Rep. Jim Jordan, the chairman of the House Judiciary Committee, told FBI Director Kash Patel on Wednesday that “the Committee still must fully assess and understand the lengths to which the FBI went to interfere in the 2016 presidential election,” according to a letter obtained by Just the News.

Jordan asked Patel to hand over a host of documents tied to the false collusion saga — documents which now-former FBI Director Christopher Wray had refused to provide.

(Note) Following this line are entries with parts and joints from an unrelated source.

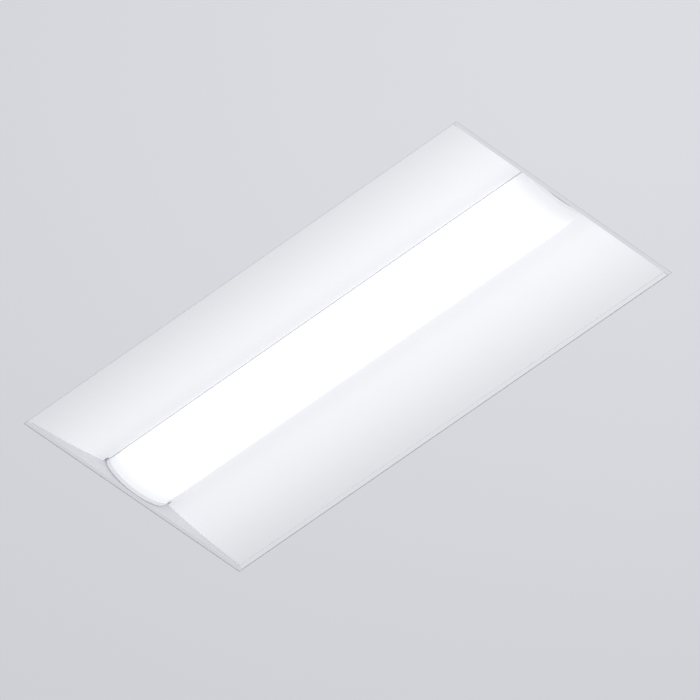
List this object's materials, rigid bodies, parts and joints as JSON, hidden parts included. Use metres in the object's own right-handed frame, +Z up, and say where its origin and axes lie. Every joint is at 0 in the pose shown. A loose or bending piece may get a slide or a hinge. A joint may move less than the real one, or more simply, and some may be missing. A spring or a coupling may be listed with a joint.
{
  "type": "recessed troffer light",
  "caption": "Lay-in recessed ceiling light with two curved white side reflectors and a half-round opal lens door down the middle, hinged for service.",
  "frame": {"origin": "centre of the housing, on the underside of the flange that lies on the ceiling grid", "axes": "+Z up into the ceiling, +X along the lens from the far end to the near end, +Y from the left reflector (catch side) to the right reflector (hinge side)"},
  "size_m": [1.2128, 0.6032, 0.0869],
  "materials": {
    "white_paint": "matt white powder coat",
    "galvanised_steel": "galvanised sheet",
    "tray_paint": "white coated tray",
    "opal_acrylic": "opal extruded acrylic, lit",
    "white_plastic": "moulded white plastic",
    "rail_aluminium": "mill finish extrusion",
    "zinc_plate": "zinc plated steel",
    "spring_steel": "bright spring steel",
    "white_nylon": "natural nylon",
    "circuit_board": "white solder mask",
    "led_phosphor": "yellow phosphor in white package",
    "driver_case": "painted steel case",
    "terminal_plastic": "grey plastic",
    "plug_plastic": "orange plastic",
    "red_wire": "PVC insulation",
    "black_wire": "PVC insulation",
    "white_wire": "PVC insulation",
    "green_wire": "PVC insulation",
    "green_screw": "green dyed zinc",
    "black_rubber": "moulded rubber"
  },
  "bodies": {
    "housing": {"side_reflector_left": "white_paint", "side_reflector_right": "white_paint", "end_plate_far": "white_paint", "end_plate_near": "white_paint", "center_channel": "galvanised_steel", "led_tray": "tray_paint", "led_board_1": "circuit_board", "led_board_2": "circuit_board", "led_board_3": "circuit_board", "led_board_4": "circuit_board", "led_chips": "led_phosphor", "board_connectors": "white_nylon", "board_jumper_wires": "white_wire", "board_screws": "zinc_plate", "led_driver": "driver_case", "driver_terminal_blocks": "terminal_plastic", "driver_screws": "zinc_plate", "output_lead_red": "red_wire", "output_lead_black": "black_wire", "supply_lead_black": "black_wire", "supply_lead_white": "white_wire", "ground_lead_green": "green_wire", "ground_screw": "green_screw", "lead_grommet": "black_rubber", "disconnect_plug": "plug_plastic", "tray_screws": "zinc_plate", "end_plate_screws": "zinc_plate", "channel_rivets": "zinc_plate", "pivot_bushes": "white_nylon", "catch_springs": "spring_steel", "catch_spring_rivets": "zinc_plate", "access_plate_rivet": "zinc_plate", "access_plate_screw": "zinc_plate", "clip_rivets": "zinc_plate"},
    "lens_door": {"diffuser_lens": "opal_acrylic", "lens_end_cap_far": "white_plastic", "lens_end_cap_near": "white_plastic", "lens_rail_left": "rail_aluminium", "lens_rail_right": "rail_aluminium", "lens_cap_screws": "zinc_plate", "pivot_pins": "zinc_plate", "catch_tongues": "zinc_plate", "tongue_rivets": "zinc_plate"},
    "access_plate": {"access_plate": "galvanised_steel"},
    "grid_clip_near_right": {"grid_clip_near_right": "zinc_plate"},
    "grid_clip_near_left": {"grid_clip_near_left": "zinc_plate"},
    "grid_clip_far_right": {"grid_clip_far_right": "zinc_plate"},
    "grid_clip_far_left": {"grid_clip_far_left": "zinc_plate"}
  },
  "joints": [
    {"name": "lens_door_hinge", "type": "hinge", "parent": "housing", "child": "lens_door", "pos_m": [0, 0.082, 0.036], "axis": [1, 0, 0], "range_deg": [0, 80]},
    {"name": "access_plate_swing", "type": "hinge", "parent": "housing", "child": "access_plate", "pos_m": [-0.458, -0.042, 0.08465], "axis": [0, 0, -1], "range_deg": [0, 95]},
    {"name": "grid_clip_near_right_swing", "type": "hinge", "parent": "housing", "child": "grid_clip_near_right", "pos_m": [0.6019, 0.19, 0.0469], "axis": [0, 0, 1], "range_deg": [0, 90]},
    {"name": "grid_clip_near_left_swing", "type": "hinge", "parent": "housing", "child": "grid_clip_near_left", "pos_m": [0.6019, -0.19, 0.0469], "axis": [0, 0, -1], "range_deg": [0, 90]},
    {"name": "grid_clip_far_right_swing", "type": "hinge", "parent": "housing", "child": "grid_clip_far_right", "pos_m": [-0.6019, 0.19, 0.0469], "axis": [0, 0, -1], "range_deg": [0, 90]},
    {"name": "grid_clip_far_left_swing", "type": "hinge", "parent": "housing", "child": "grid_clip_far_left", "pos_m": [-0.6019, -0.19, 0.0469], "axis": [0, 0, 1], "range_deg": [0, 90]}
  ]
}
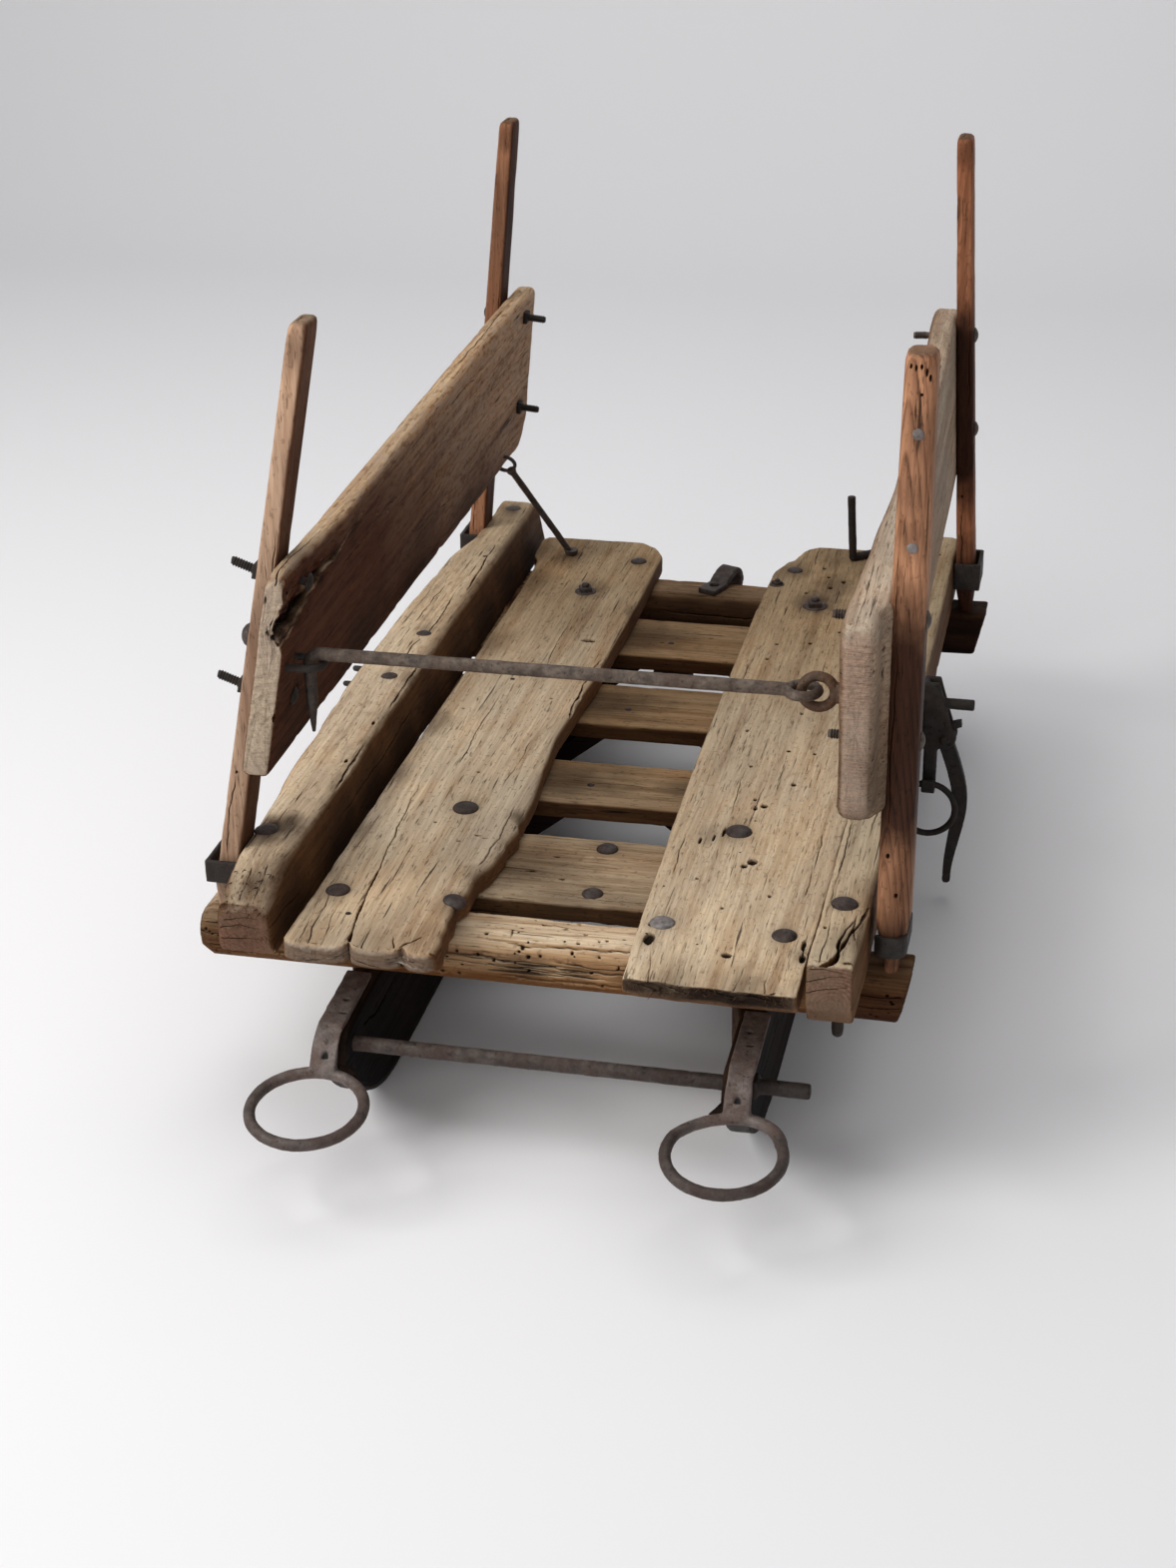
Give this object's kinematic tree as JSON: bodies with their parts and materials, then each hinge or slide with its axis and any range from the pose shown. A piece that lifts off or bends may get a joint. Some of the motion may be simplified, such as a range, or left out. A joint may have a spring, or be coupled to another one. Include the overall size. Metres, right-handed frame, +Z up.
{
  "type": "dog sled",
  "caption": "Low wooden freight sled on shod runners, with stakes, bolted side boards, forged draft rings and a swinging tie rod.",
  "frame": {"origin": "on the floor under the middle of the sled's bounding box", "axes": "+Y towards the rear, -Y towards the draft rings; +X towards the side with the hanging ring and lever; +Z up"},
  "size_m": [0.6284, 1.1382, 0.686],
  "materials": {
    "weathered_wood": "bare hardwood, grey and worn, open cracks and wormholes",
    "runner_wood": "bare hardwood, stained brown, worn",
    "beam_wood": "bare hardwood, honey brown, wormholes and a long crack",
    "stake_wood": "bare hardwood, red brown, handled smooth",
    "board_wood": "bare board, dark red brown, rubbed",
    "sole_iron": "worn bright below, rusty at the edges",
    "rusty_iron": "forged, dark with brown rust"
  },
  "bodies": {
    "sled": {"runner_left": "runner_wood", "runner_right": "runner_wood", "shoe_left": "sole_iron", "shoe_right": "sole_iron", "front_beam": "beam_wood", "rear_beam": "beam_wood", "centre_block": "weathered_wood", "knee_braces_left": "weathered_wood", "knee_braces_right": "weathered_wood", "deck_board_left": "weathered_wood", "deck_board_right": "weathered_wood", "rail_left": "weathered_wood", "rail_right": "weathered_wood", "stake_staples": "rusty_iron", "side_board_left": "board_wood", "side_board_right": "board_wood", "side_bolts_left": "rusty_iron", "side_bolts_right": "rusty_iron", "draft_ring_left": "rusty_iron", "draft_ring_right": "rusty_iron", "nose_rod": "rusty_iron", "tie_rod_eye": "rusty_iron", "tie_rod_staple": "rusty_iron", "side_stay": "rusty_iron", "corner_hook": "rusty_iron", "hitch_hook": "rusty_iron", "rail_hanger": "rusty_iron", "bench_front": "weathered_wood", "bench_second": "weathered_wood", "bench_third": "weathered_wood", "bench_rear": "weathered_wood", "stake_front_left": "stake_wood", "stake_rear_left": "stake_wood", "stake_front_right": "stake_wood", "stake_rear_right": "stake_wood"},
    "tie_rod": {"tie_rod": "rusty_iron"},
    "hang_ring": {"hang_ring": "rusty_iron"},
    "lever_hook": {"lever_hook": "rusty_iron"}
  },
  "joints": [
    {"name": "tie_rod_swing", "type": "hinge", "parent": "sled", "child": "tie_rod", "pos_m": [0.21785, -0.36185, 0.415], "axis": [0, 1, 0], "range_deg": [0, 60]},
    {"name": "lever_swing", "type": "hinge", "parent": "sled", "child": "lever_hook", "pos_m": [0.28785, 0.09465, 0.178], "axis": [0, -1, 0], "range_deg": [0, 80]},
    {"name": "ring_swing", "type": "hinge", "parent": "sled", "child": "hang_ring", "pos_m": [0.27465, 0.07964, 0.132], "axis": [1, 0, 0], "range_deg": [-60, 3]}
  ]
}
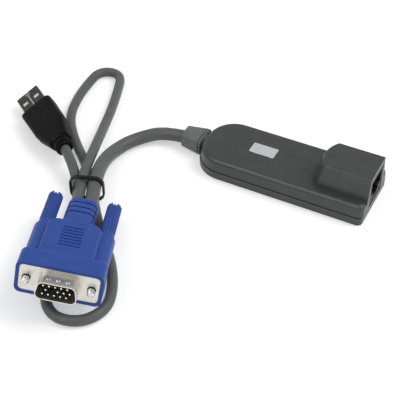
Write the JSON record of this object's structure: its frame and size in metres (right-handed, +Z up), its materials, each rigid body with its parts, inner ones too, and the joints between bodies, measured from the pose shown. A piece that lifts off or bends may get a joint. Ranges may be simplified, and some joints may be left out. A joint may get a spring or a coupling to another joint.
{
  "type": "kvm interface adapter",
  "caption": "Adapter case with a network socket at one end and a video plug and a USB plug on cables at the other, for switching a computer console.",
  "frame": {"origin": "middle of the case's underside, on the surface the part lies on", "axes": "+X along the case to its network socket, +Y to the back of the case, +Z up"},
  "size_m": [0.1743, 0.1545, 0.0263],
  "materials": {
    "case_plastic": "satin, fine moulded grain",
    "board_laminate": "satin solder mask",
    "chip_resin": "matte",
    "can_metal": "satin",
    "crystal_can": "satin",
    "header_plastic": "satin",
    "socket_plastic": "satin",
    "shield_steel": "bright tinned",
    "contact_gold": "bright plated",
    "cable_sheath": "satin, soft",
    "boot_rubber": "satin",
    "tie_black": "satin",
    "hood_blue": "satin moulded",
    "shell_nickel": "bright nickel",
    "core_black": "satin",
    "jack_steel": "bright nickel",
    "grip_black": "satin, fine grain",
    "tongue_white": "satin"
  },
  "bodies": {
    "adapter": {"lower_cover": "case_plastic", "upper_cover": "case_plastic", "circuit_board": "board_laminate", "controller_chip": "chip_resin", "video_buffer": "chip_resin", "clock_crystal": "crystal_can", "board_capacitors": "can_metal", "cable_header": "header_plastic", "socket_body": "socket_plastic", "socket_shield": "shield_steel", "socket_contacts": "contact_gold", "cable_boot": "boot_rubber", "video_cable": "cable_sheath", "usb_cable": "cable_sheath", "cable_tie": "tie_black", "video_hood": "hood_blue", "video_shell": "shell_nickel", "video_insulator": "core_black", "video_pins": "contact_gold", "usb_grip": "grip_black", "usb_shell": "shell_nickel", "usb_tongue": "tongue_white", "usb_contacts": "contact_gold"},
    "left_thumbscrew": {"left_knob": "hood_blue", "left_jackscrew": "jack_steel"},
    "right_thumbscrew": {"right_knob": "hood_blue", "right_jackscrew": "jack_steel"}
  },
  "joints": [
    {"name": "left_thumbscrew_turn", "type": "hinge", "parent": "adapter", "child": "left_thumbscrew", "pos_m": [-0.05699, -0.11715, 0.01862], "axis": [0.3643, -0.9206, 0.1406], "continuous": true},
    {"name": "right_thumbscrew_turn", "type": "hinge", "parent": "adapter", "child": "right_thumbscrew", "pos_m": [-0.03387, -0.10863, 0.01444], "axis": [0.3643, -0.9206, 0.1406], "continuous": true}
  ]
}
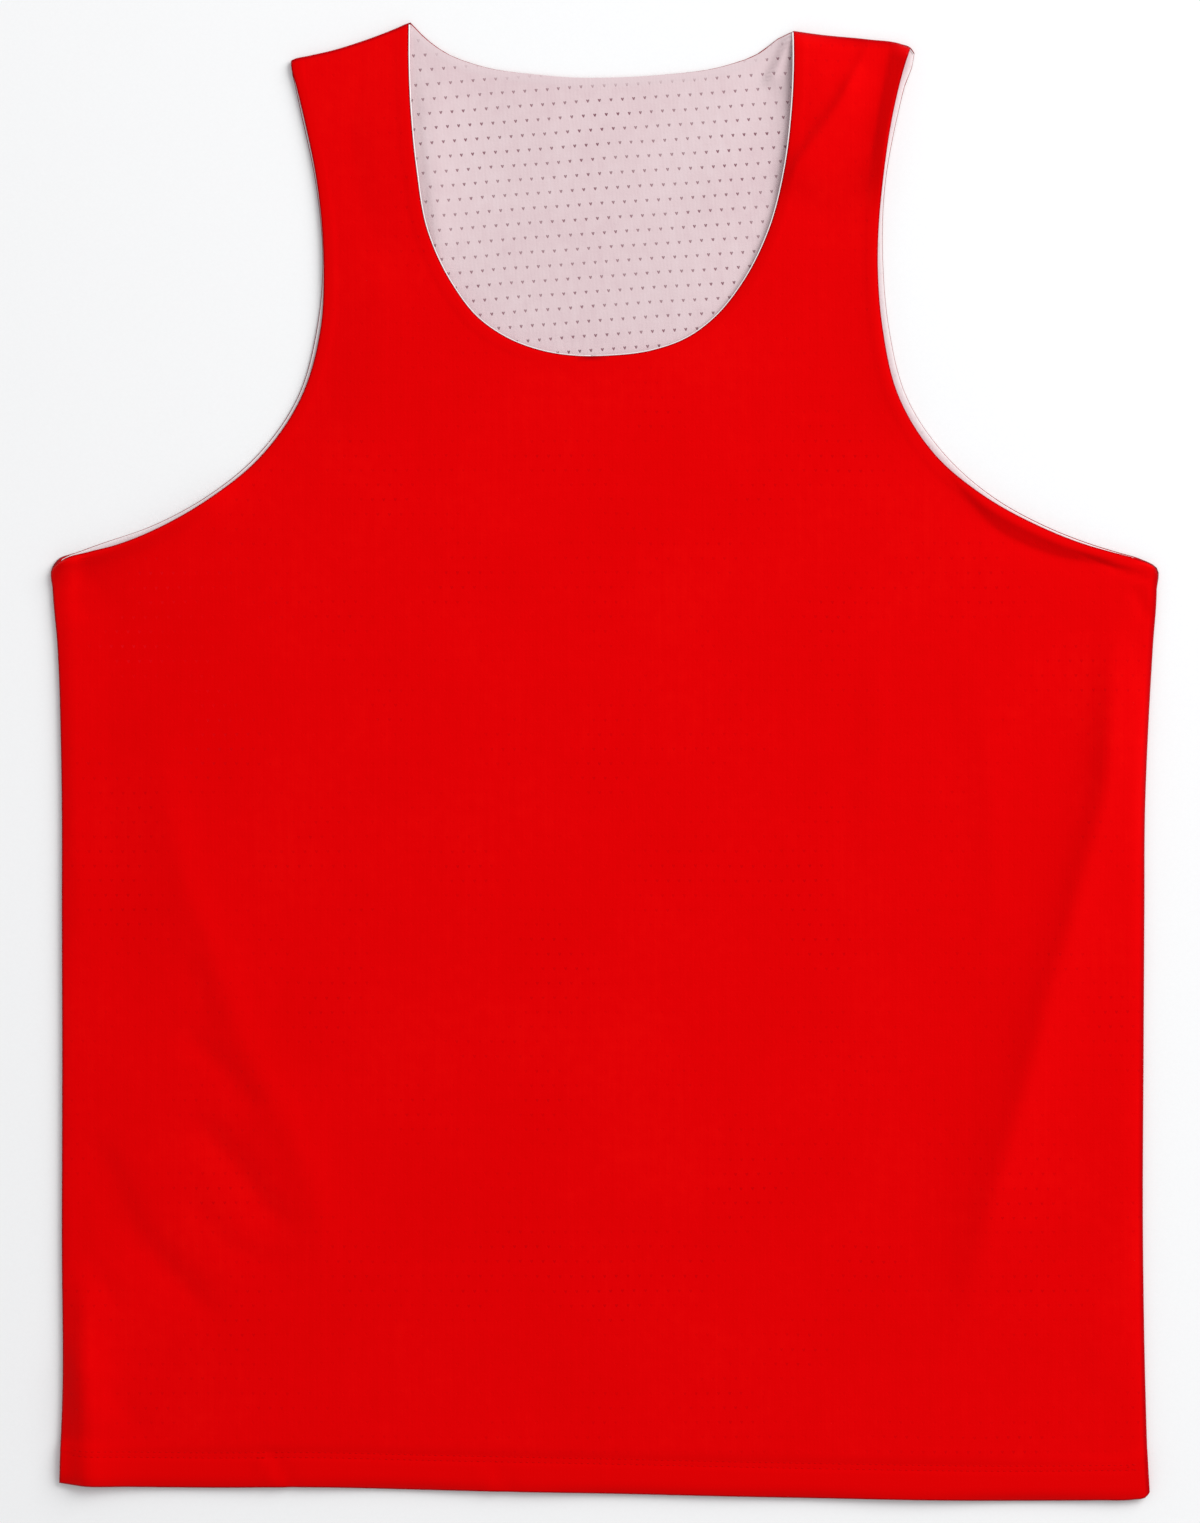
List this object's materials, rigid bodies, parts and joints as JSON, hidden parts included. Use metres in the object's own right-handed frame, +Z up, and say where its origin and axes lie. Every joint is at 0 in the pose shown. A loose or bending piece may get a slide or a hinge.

“During the 117th and 118th Congresses, the Committee sent several letters requesting information and documents concerning the FBI’s failings in opening and conducting an investigation — code named ‘Crossfire Hurricane’ — into debunked allegations of collusion between President Trump’s 2016 presidential campaign and the Russian government,” Jordan’s new letter to Patel said. “Unfortunately, former Director Wray failed to produce many of these materials before he resigned.”

Special Counsel John Durham’s 2023 report said the launch of the FBI’s Crossfire Hurricane was hugely flawed and that an “objective and honest assessment” of the facts “should have caused the FBI to question not only the predication for Crossfire Hurricane, but also to reflect on whether the FBI was being manipulated for political or other purposes,” but “unfortunately, it did not.”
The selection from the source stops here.